In 1928, Craven was promoted to ringmaster, a job he held for 30 years. He was the president of the Professional Horsemen's Association. In February 1958, when he was appointed as the National's manager, a job he held for 25 years. From 1983 until his death, he held the title Manager Emeritus, even though he retired from the show in 1991.

When he took the job as manager of the National Horse Show, he had never managed a show. At the old Garden, the show could use the National Armory stables for 500 horses, but after the move to the new Garden in 1968, only 311 stalls were available, some of which could only be used for tack. Each year Craven shoehorned upward of 300 horses into the fifth-floor walk-up that served as the stabling area at the Garden, an after-dark maneuver that often took place while a New York Rangers hockey game was being played below. It also meant dozens of temporary stalls in horse vans on the streets of the garment district and headaches for Craven. It was an annual tradition for newspapers to carry a photo of dump trucks unloading tons of loam and binder's clay onto the concrete floor of the Garden - the same dirt that was rented and returned each November for more than 40 years. Craven also had to streamline the show and cut some traditional classes to enable the show to end by 11 o'clock p.m. to avoid overtime pay to Garden employees.

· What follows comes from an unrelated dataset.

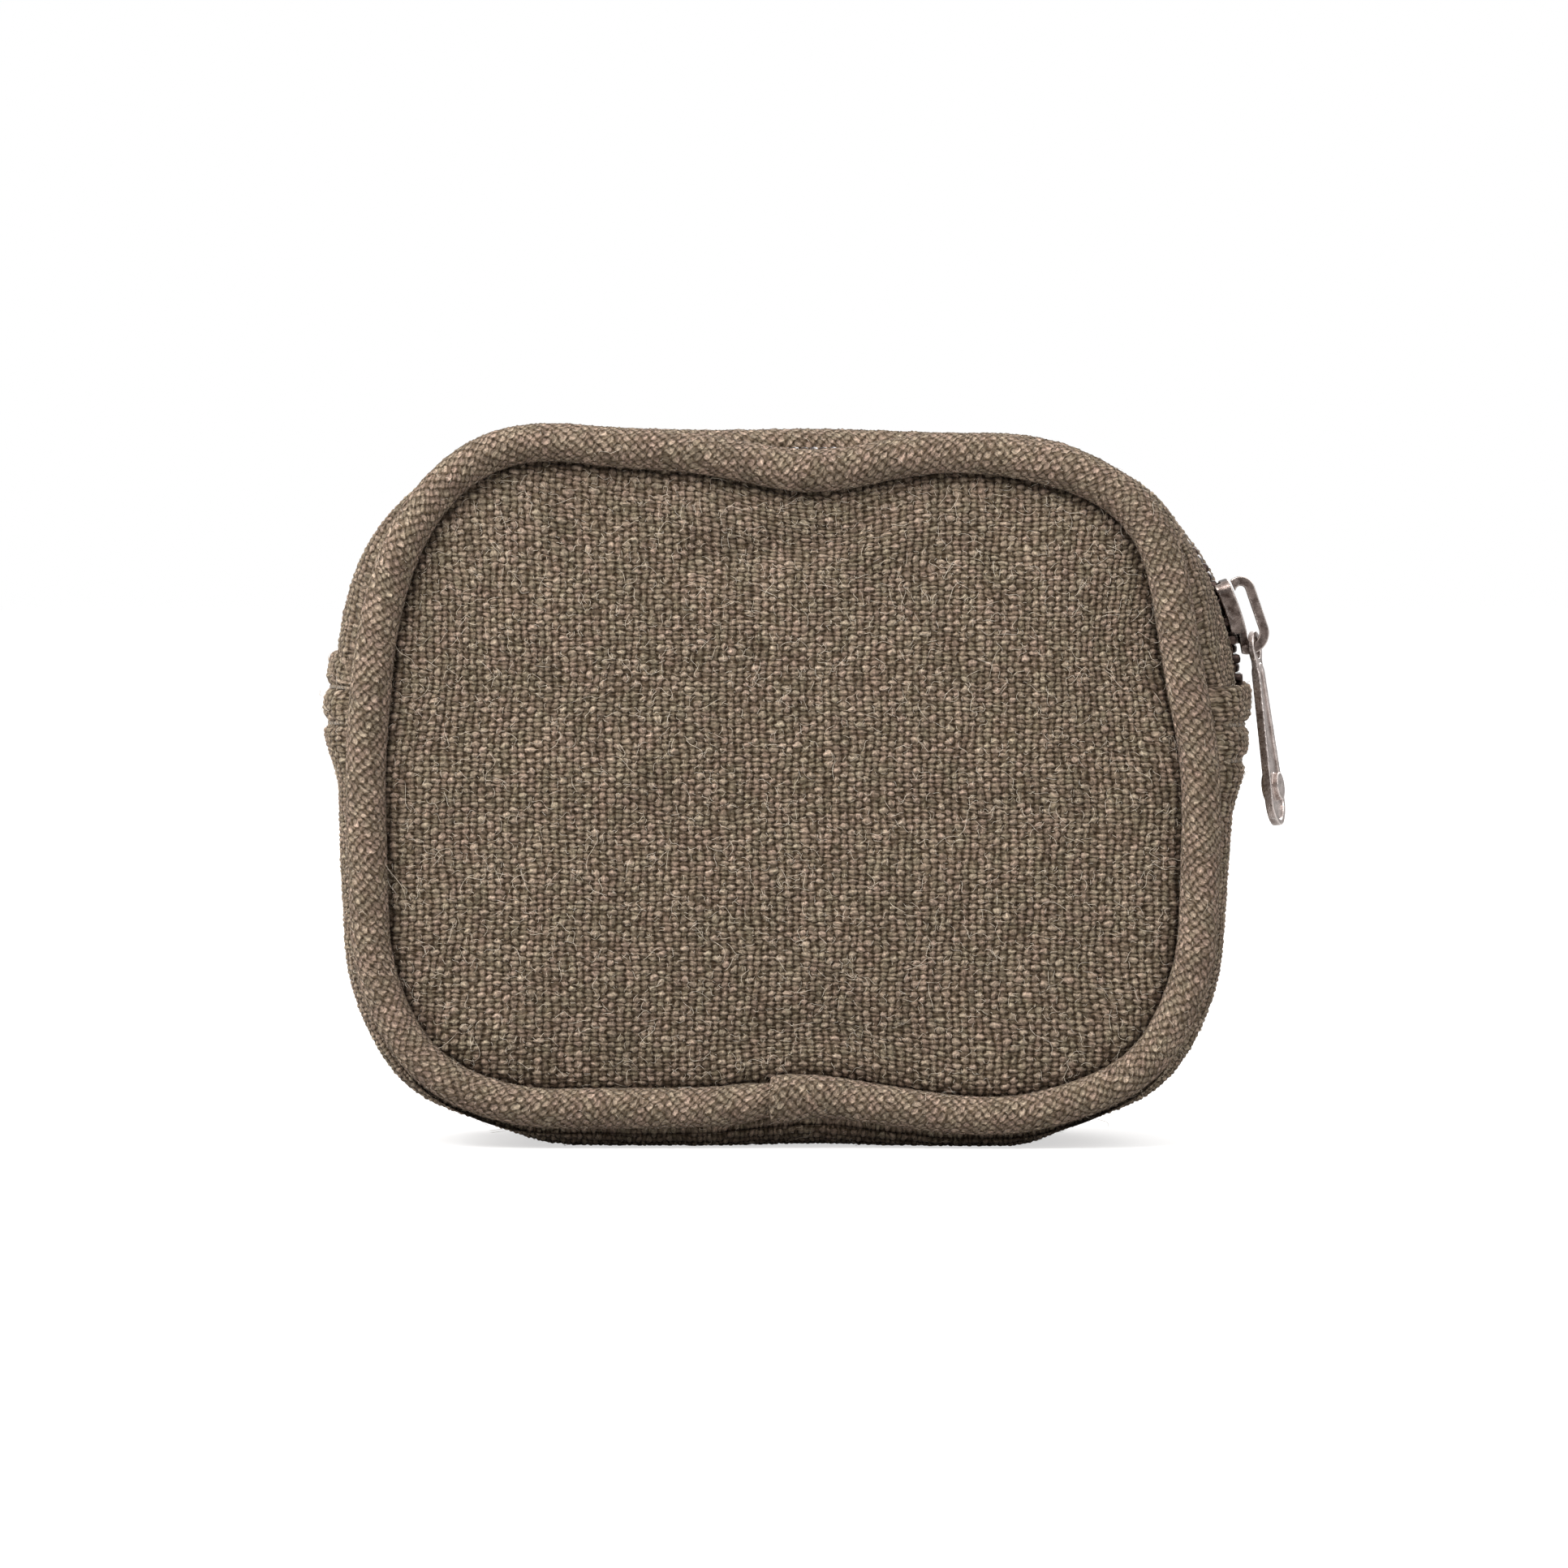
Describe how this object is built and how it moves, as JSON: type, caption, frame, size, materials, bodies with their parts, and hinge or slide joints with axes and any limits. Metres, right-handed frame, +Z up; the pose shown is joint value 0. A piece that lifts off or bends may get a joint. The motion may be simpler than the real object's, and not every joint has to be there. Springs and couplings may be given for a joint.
{
  "type": "zip-topped treat pouch",
  "caption": "Small canvas pouch with piped edges, a curved metal zip over the top that opens for the hand, and a belt loop on the back",
  "frame": {"origin": "centre of the flat base that the pouch stands on, midway between the two piped faces", "axes": "+Z up, -Y out of the front panel, +X to the wearer's left and the viewer's right, along the pouch's length"},
  "size_m": [0.1257, 0.0478, 0.0934],
  "materials": {
    "canvas": "heavy plain-woven taupe canvas with slubs and loose fibres",
    "filler_cord": "twisted cotton cord",
    "lining_cloth": "fine dark plain-weave lining",
    "zip_tape": "brown herringbone zip tape",
    "thread": "taupe spun polyester sewing thread",
    "teeth_metal": "dark antiqued metal, worn bright at the edges",
    "slider_metal": "antique nickel, dark in the recesses and bright on the edges",
    "puller_metal": "antique nickel with a warm pale sheen"
  },
  "bodies": {
    "pouch_body": {"front_panel": "canvas", "rear_panel": "canvas", "front_piping_cover": "canvas", "rear_piping_cover": "canvas", "lower_gusset": "canvas", "front_strip_ends": "canvas", "rear_strip_ends": "canvas", "belt_loop": "canvas", "front_piping_cord": "filler_cord", "rear_piping_cord": "filler_cord", "front_lining": "lining_cloth", "rear_lining": "lining_cloth", "gusset_lining": "lining_cloth", "front_tape_ends": "zip_tape", "rear_tape_ends": "zip_tape", "tab_stitching": "thread", "end_stitching": "thread", "loop_stitching": "thread", "front_teeth_ends": "teeth_metal", "rear_teeth_ends": "teeth_metal", "bottom_stop": "teeth_metal", "top_stops": "teeth_metal"},
    "front_lip": {"front_strip_lip": "canvas", "front_tape_lip": "zip_tape", "front_teeth_lip": "teeth_metal", "front_lip_stitching": "thread"},
    "rear_lip": {"rear_strip_lip": "canvas", "rear_tape_lip": "zip_tape", "rear_teeth_lip": "teeth_metal", "rear_lip_stitching": "thread"},
    "slider": {"slider_body": "slider_metal"},
    "puller": {"puller": "puller_metal"}
  },
  "joints": [
    {"name": "front_lip_open", "type": "hinge", "parent": "pouch_body", "child": "front_lip", "pos_m": [0, -0.015, 0.0894], "axis": [1, 0, 0], "range_deg": [0, 75]},
    {"name": "rear_lip_open", "type": "hinge", "parent": "pouch_body", "child": "rear_lip", "pos_m": [0, 0.015, 0.0894], "axis": [-1, 0, 0], "range_deg": [0, 75]},
    {"name": "slider_travel", "type": "hinge", "parent": "pouch_body", "child": "slider", "pos_m": [0.028, 0, 0.0588], "axis": [0, -1, 0], "range_deg": [0, 59]},
    {"name": "puller_swing", "type": "hinge", "parent": "slider", "child": "puller", "pos_m": [0.06078, 0, 0.06647], "axis": [0, -1, 0], "range_deg": [0, 95]}
  ]
}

Until it moved from 1989 to 1995 to the New Jersey Meadowlands, the National Horse Show was the second longest-running sporting event in New York City after the Westminster Kennel Club Dog Show. In 1999 it returned to the Garden. "Moving it to New Jersey was the biggest mistake ever made," said Honey. "Some nights, there weren't even enough people in the stands to start a bridge game."

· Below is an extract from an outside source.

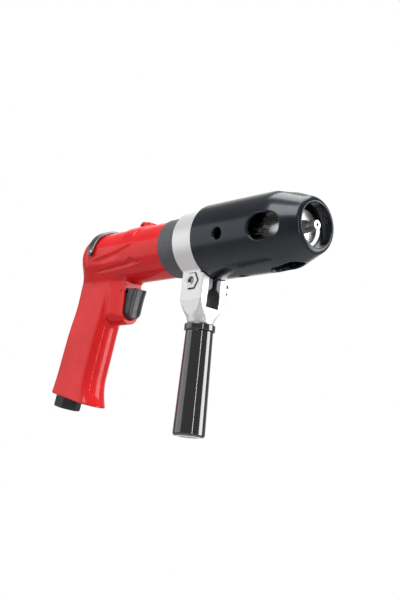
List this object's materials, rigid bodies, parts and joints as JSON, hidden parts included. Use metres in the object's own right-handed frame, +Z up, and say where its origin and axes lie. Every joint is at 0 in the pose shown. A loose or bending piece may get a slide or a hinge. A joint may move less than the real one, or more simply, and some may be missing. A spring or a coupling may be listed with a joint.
{
  "type": "pneumatic pistol drill",
  "caption": "Pistol-grip pneumatic drill with a guarded key chuck, a trigger, a reversing lever, a top hanging eye and a clamp-on side handle.",
  "frame": {"origin": "on the spindle axis at the tips of the closed chuck jaws, in the plane of the guard's nose", "axes": "+X along the spindle out of the nose, +Z up, the trigger and grip point to -Z, +Y is the operator's left"},
  "size_m": [0.3123, 0.066, 0.2019],
  "materials": {
    "housing_enamel": "gloss",
    "guard_black": "satin",
    "case_grey": "matte",
    "clamp_aluminium": "satin",
    "handle_black": "gloss",
    "lever_steel": "satin",
    "trigger_plastic": "satin",
    "bare_steel": "satin",
    "dark_steel": "satin",
    "bearing_steel": "polished",
    "oxide_steel": "satin",
    "zinc_bolt": "satin",
    "bronze": "matte",
    "seal_rubber": "matte",
    "vane_phenolic": "matte",
    "felt_grey": "matte"
  },
  "bodies": {
    "tool": {"housing": "housing_enamel", "chuck_guard": "guard_black", "guard_lock_screws": "dark_steel", "gear_case": "case_grey", "spindle_seal": "seal_rubber", "ring_gear": "bare_steel", "rear_end_plate": "bare_steel", "front_end_plate": "bare_steel", "motor_liner": "bare_steel", "roll_pin": "dark_steel", "throttle_bushing": "bronze", "throttle_seat": "seal_rubber", "throttle_spring_seat": "bronze", "throttle_spring": "bearing_steel", "inlet_bushing": "oxide_steel", "inlet_screen": "bronze", "exhaust_muffler": "felt_grey", "exhaust_cover": "oxide_steel", "rear_spindle_bearing_outer_race": "bearing_steel", "rear_spindle_bearing_balls": "bearing_steel", "front_spindle_bearing_outer_race": "bearing_steel", "front_spindle_bearing_balls": "bearing_steel", "rear_rotor_bearing_outer_race": "bearing_steel", "rear_rotor_bearing_balls": "bearing_steel", "front_rotor_bearing_outer_race": "bearing_steel", "front_rotor_bearing_balls": "bearing_steel"},
    "spindle": {"spindle": "bare_steel", "planet_pins": "bearing_steel", "chuck_body": "bare_steel", "chuck_screw": "dark_steel", "rear_spindle_bearing_inner_race": "bearing_steel", "front_spindle_bearing_inner_race": "bearing_steel"},
    "rotor": {"motor_rotor": "bare_steel", "rotor_vanes": "vane_phenolic", "sun_pinion": "bare_steel", "rear_rotor_bearing_inner_race": "bearing_steel", "front_rotor_bearing_inner_race": "bearing_steel"},
    "planet_1": {"planet_gear_1": "bare_steel"},
    "planet_2": {"planet_gear_2": "bare_steel"},
    "planet_3": {"planet_gear_3": "bare_steel"},
    "sleeve": {"chuck_sleeve": "dark_steel", "chuck_split_nut": "bare_steel"},
    "jaw_1": {"chuck_jaw_1": "bare_steel"},
    "jaw_2": {"chuck_jaw_2": "bare_steel"},
    "jaw_3": {"chuck_jaw_3": "bare_steel"},
    "lever": {"reverse_lever": "lever_steel", "reverse_pin": "dark_steel", "reverse_valve": "bronze"},
    "trigger": {"trigger": "trigger_plastic", "throttle_stem": "bearing_steel", "throttle_valve": "bronze"},
    "side_handle": {"clamp_casting": "clamp_aluminium", "clamp_nut": "zinc_bolt", "clamp_bolt": "dark_steel", "clamp_washer": "zinc_bolt", "handle_collar": "handle_black", "side_handle": "handle_black", "handle_stud": "dark_steel"}
  },
  "joints": [
    {"name": "spindle_spin", "type": "hinge", "parent": "tool", "child": "spindle", "pos_m": [-0.13, 0, 0], "axis": [1, 0, 0], "continuous": true},
    {"name": "rotor_spin", "type": "hinge", "parent": "tool", "child": "rotor", "pos_m": [-0.21, 0, 0], "axis": [1, 0, 0], "continuous": true},
    {"name": "planet_1_spin", "type": "hinge", "parent": "spindle", "child": "planet_1", "pos_m": [-0.159, 0, 0.0108], "axis": [1, 0, 0], "continuous": true},
    {"name": "planet_2_spin", "type": "hinge", "parent": "spindle", "child": "planet_2", "pos_m": [-0.159, -0.00935, -0.0054], "axis": [1, 0, 0], "continuous": true},
    {"name": "planet_3_spin", "type": "hinge", "parent": "spindle", "child": "planet_3", "pos_m": [-0.159, 0.00935, -0.0054], "axis": [1, 0, 0], "continuous": true},
    {"name": "chuck_sleeve_turn", "type": "hinge", "parent": "spindle", "child": "sleeve", "pos_m": [-0.066, 0, 0], "axis": [1, 0, 0], "range_deg": [0, 3600]},
    {"name": "jaw_1_slide", "type": "slide", "parent": "spindle", "child": "jaw_1", "axis": [-0.9848, -0.1086, 0.1355], "range_m": [0, 0.016]},
    {"name": "jaw_2_slide", "type": "slide", "parent": "spindle", "child": "jaw_2", "axis": [-0.9848, 0.1716, 0.0263], "range_m": [0, 0.016]},
    {"name": "jaw_3_slide", "type": "slide", "parent": "spindle", "child": "jaw_3", "axis": [-0.9848, -0.0631, -0.1618], "range_m": [0, 0.016]},
    {"name": "reverse_lever_turn", "type": "hinge", "parent": "tool", "child": "lever", "pos_m": [-0.2565, 0, 0], "axis": [1, 0, 0], "range_deg": [-20, 20]},
    {"name": "trigger_pull", "type": "slide", "parent": "tool", "child": "trigger", "axis": [-1, 0, 0], "range_m": [0, 0.005], "stiffness_N_per_m": 1500, "springref_m": -0.003, "deforming": ["throttle_spring"]},
    {"name": "side_handle_swivel", "type": "hinge", "parent": "tool", "child": "side_handle", "pos_m": [-0.1252, 0, 0], "axis": [1, 0, 0], "continuous": true}
  ],
  "couplings": [
    {"joint": "rotor_spin", "follows": "spindle_spin", "ratio": 4.5},
    {"joint": "planet_1_spin", "follows": "spindle_spin", "ratio": -2.8},
    {"joint": "planet_2_spin", "follows": "spindle_spin", "ratio": -2.8},
    {"joint": "planet_3_spin", "follows": "spindle_spin", "ratio": -2.8},
    {"joint": "jaw_1_slide", "follows": "chuck_sleeve_turn", "m_per_rad": 0.00025465},
    {"joint": "jaw_2_slide", "follows": "chuck_sleeve_turn", "m_per_rad": 0.00025465},
    {"joint": "jaw_3_slide", "follows": "chuck_sleeve_turn", "m_per_rad": 0.00025465}
  ]
}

At Devon he served successively as ringmaster, manager and manager emeritus. He became manager of the show in 1976. When he began there as ringmaster in 1939, there was no public-address system. He would announce the class judging, determine when the next class would start, then mount a polo pony and race to the barns to pass along the information so the exhibitors could get their horses into the ring on time. Then he would return to the ring.

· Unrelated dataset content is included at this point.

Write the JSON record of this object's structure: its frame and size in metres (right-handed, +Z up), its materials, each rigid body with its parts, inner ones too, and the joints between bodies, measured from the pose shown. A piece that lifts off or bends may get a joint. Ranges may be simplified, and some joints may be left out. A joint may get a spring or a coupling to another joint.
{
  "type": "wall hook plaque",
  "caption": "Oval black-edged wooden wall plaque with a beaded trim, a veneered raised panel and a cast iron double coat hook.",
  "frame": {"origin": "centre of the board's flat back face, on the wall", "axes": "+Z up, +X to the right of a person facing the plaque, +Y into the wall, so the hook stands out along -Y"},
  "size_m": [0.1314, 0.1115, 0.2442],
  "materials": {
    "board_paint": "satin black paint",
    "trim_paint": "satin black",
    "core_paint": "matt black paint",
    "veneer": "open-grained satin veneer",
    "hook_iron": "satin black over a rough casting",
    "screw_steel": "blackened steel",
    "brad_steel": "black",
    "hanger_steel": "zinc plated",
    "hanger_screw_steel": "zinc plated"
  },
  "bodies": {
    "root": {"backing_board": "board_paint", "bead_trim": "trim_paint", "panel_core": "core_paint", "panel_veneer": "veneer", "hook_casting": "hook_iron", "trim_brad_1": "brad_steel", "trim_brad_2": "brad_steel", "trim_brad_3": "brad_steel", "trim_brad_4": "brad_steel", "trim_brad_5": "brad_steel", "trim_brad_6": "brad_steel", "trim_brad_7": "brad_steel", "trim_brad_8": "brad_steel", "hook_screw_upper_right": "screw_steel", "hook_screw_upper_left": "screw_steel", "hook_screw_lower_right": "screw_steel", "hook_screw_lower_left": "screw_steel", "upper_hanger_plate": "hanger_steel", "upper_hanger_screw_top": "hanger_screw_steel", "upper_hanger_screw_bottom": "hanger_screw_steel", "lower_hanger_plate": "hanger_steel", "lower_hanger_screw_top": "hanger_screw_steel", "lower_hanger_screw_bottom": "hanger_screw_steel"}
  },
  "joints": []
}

As ringmaster, his job was more than blowing the horn to call the classes. He was responsible for policing the ring, assisting the judges and solving any problems that arose. Craven was known as one who wouldn't permit any second-rate behavior, but whose primary concern was always the welfare of the horse and rider.

Sportswriter Red Smith recounted the tale Honey told of the Sunday when a Monsignor Melton, midway through a sermon, recognized two horse show stewards in the congregation. "The Monsignor was familiar with the hand signals stewards use to advise the judge that a horse has made a half-fault at this fence or one fault at that one. He was going flat out on the subject of sin and salvation when he stumbled on a word and saw a steward's fingers move. Half a fault. The other steward nodded. Monsignor Melton swallowed, took his best hold and went on, but every now and then he saw a hand move. Score for the course: five faults and out." During jumping and hunting events, Craven sounded a wail on the foxhunt horn to give a horse the gate (disqualification).

Although some complained that he had trouble producing an ideal sound from his carriage horn, Craven was recognized as the foremost expert in the United States on English Coaching horns, where every note has to be made by the lip and tongue. The instrument he sometimes called his "yard of tin" was almost as tall as the elfin Honey. Craven said that "I practice every day, no matter where I am. It's the only way to keep up my proficiency." He could be heard practicing under the stands after the show ended at the National at Madison Square Garden. Craven once admired a Boosey, the "Stradivarius" of coaching horns, in a collection in August Busch's coach house and the brewing magnate gave it to him. "Mellowest tone I ever heard," Honey said.

He was imaginative enough to persuade Doc Severinsen, the band leader, to do the job at the National one night. "He hit the high notes and brought the house down," Mr. Craven recalled. "My board of directors wanted him to come back every night, the heck with me." Although Craven gave away most of his instruments when his lungs gave out in 1990, he kept a slender silver carriage horn inscribed from Severinson until his death.

Before and during his horse-show jobs, he worked in Boston, Massachusetts for the London Harness Shop, selling saddles to Gen. George S. Patton and playing coachman for the Vanderbilts and other society families.

Craven was depicted in ringmaster regalia on the cover of New Yorker in 1956 and in 1958 was a guest challenger on the TV panel show "To Tell the Truth." He received the American Horse Shows Association's Devereux Sportsman of the Year award in 1976 and was inducted into the Show Jumping Hall of Fame March 2003. Craven was inducted into the Madison Square Garden Hall of Fame in 1999, having his name etched in the rafters along with other "Garden Greats" from Buffalo Bill to Muhammad Ali to The Rolling Stones. USA Equestrian, the sport's national governing body, gave him its lifetime achievement award. The Craven Cup, named in his honor, is awarded annually to the horse accumulating the most points in any of the rated hunter divisions of the National Horse Show.

==Personal life and death==
In 1930, he married Eileen Griffin who remained his wife for 50 years until her death in 1980. They resided in Cohasset, Massachusetts and wintered in Florida. Craven died in a nursing home in Guilford, Connecticut at the age of 98 in 2003.